Set task:
Up to and including the line containing "JOINT_BEVEL = 2.6", please reproduce the lines of the listing below, starting from the top.
--------
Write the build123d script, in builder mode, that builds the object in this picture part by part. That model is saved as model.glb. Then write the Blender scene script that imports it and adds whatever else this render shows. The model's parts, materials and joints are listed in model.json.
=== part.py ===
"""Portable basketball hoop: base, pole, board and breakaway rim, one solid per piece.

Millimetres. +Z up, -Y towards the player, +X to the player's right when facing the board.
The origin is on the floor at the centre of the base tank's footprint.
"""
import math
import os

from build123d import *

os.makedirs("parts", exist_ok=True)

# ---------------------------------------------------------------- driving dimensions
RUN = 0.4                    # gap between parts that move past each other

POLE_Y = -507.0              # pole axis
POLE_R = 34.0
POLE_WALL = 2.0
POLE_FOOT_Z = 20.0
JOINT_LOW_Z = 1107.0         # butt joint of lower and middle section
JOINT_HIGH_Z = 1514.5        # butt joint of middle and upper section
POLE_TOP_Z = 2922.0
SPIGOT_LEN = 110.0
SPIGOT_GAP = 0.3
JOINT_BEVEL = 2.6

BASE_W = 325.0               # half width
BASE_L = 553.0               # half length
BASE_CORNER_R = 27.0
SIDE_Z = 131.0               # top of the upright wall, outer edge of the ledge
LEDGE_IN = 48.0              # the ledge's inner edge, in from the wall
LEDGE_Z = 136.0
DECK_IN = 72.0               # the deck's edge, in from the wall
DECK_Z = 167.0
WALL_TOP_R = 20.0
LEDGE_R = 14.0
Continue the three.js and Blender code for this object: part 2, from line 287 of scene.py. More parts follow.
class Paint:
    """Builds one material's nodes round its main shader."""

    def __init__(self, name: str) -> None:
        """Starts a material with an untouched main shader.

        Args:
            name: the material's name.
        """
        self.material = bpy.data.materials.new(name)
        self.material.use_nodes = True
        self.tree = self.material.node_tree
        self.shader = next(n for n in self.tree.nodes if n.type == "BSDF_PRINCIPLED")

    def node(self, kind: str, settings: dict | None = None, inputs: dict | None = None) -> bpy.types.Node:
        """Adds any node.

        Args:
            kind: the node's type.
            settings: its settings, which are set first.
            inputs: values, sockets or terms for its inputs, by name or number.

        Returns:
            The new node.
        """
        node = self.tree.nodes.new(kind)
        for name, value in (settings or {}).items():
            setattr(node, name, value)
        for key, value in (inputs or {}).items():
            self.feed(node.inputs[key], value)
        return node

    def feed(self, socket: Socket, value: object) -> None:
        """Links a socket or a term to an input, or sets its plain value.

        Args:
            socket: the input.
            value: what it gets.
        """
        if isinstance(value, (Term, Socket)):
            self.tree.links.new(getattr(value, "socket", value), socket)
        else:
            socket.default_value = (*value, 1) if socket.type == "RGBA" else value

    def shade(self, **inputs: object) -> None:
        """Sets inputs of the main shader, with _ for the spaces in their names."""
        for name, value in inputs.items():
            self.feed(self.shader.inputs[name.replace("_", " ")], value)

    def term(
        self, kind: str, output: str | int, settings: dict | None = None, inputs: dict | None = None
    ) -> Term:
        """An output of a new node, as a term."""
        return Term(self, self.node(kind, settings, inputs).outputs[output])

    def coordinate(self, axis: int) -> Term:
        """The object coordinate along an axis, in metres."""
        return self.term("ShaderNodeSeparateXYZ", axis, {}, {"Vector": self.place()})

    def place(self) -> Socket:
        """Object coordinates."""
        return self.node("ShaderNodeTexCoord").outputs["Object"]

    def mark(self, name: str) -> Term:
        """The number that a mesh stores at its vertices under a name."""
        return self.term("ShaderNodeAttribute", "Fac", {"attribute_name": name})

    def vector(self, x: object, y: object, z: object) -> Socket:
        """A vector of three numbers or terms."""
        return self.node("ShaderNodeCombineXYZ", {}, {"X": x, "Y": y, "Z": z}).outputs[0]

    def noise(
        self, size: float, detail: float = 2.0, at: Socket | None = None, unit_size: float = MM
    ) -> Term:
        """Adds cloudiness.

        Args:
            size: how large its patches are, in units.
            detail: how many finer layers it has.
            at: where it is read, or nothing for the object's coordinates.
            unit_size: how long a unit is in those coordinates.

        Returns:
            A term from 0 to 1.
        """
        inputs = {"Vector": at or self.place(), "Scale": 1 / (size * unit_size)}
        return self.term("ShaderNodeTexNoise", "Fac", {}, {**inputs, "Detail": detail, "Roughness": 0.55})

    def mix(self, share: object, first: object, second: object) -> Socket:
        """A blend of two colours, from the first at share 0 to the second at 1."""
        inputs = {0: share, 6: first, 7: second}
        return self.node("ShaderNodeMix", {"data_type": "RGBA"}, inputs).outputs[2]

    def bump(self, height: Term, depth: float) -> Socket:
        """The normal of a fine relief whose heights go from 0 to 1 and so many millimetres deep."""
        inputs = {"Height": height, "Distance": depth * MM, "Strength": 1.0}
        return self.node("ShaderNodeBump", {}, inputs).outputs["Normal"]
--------
Response to the exercise:
Write the build123d script, in builder mode, that builds the object in this picture part by part. That model is saved as model.glb. Then write the Blender scene script that imports it and adds whatever else this render shows. The model's parts, materials and joints are listed in model.json.
=== part.py ===
"""Portable basketball hoop: base, pole, board and breakaway rim, one solid per piece.

Millimetres. +Z up, -Y towards the player, +X to the player's right when facing the board.
The origin is on the floor at the centre of the base tank's footprint.
"""
import math
import os

from build123d import *

os.makedirs("parts", exist_ok=True)

# ---------------------------------------------------------------- driving dimensions
RUN = 0.4                    # gap between parts that move past each other

POLE_Y = -507.0              # pole axis
POLE_R = 34.0
POLE_WALL = 2.0
POLE_FOOT_Z = 20.0
JOINT_LOW_Z = 1107.0         # butt joint of lower and middle section
JOINT_HIGH_Z = 1514.5        # butt joint of middle and upper section
POLE_TOP_Z = 2922.0
SPIGOT_LEN = 110.0
SPIGOT_GAP = 0.3
JOINT_BEVEL = 2.6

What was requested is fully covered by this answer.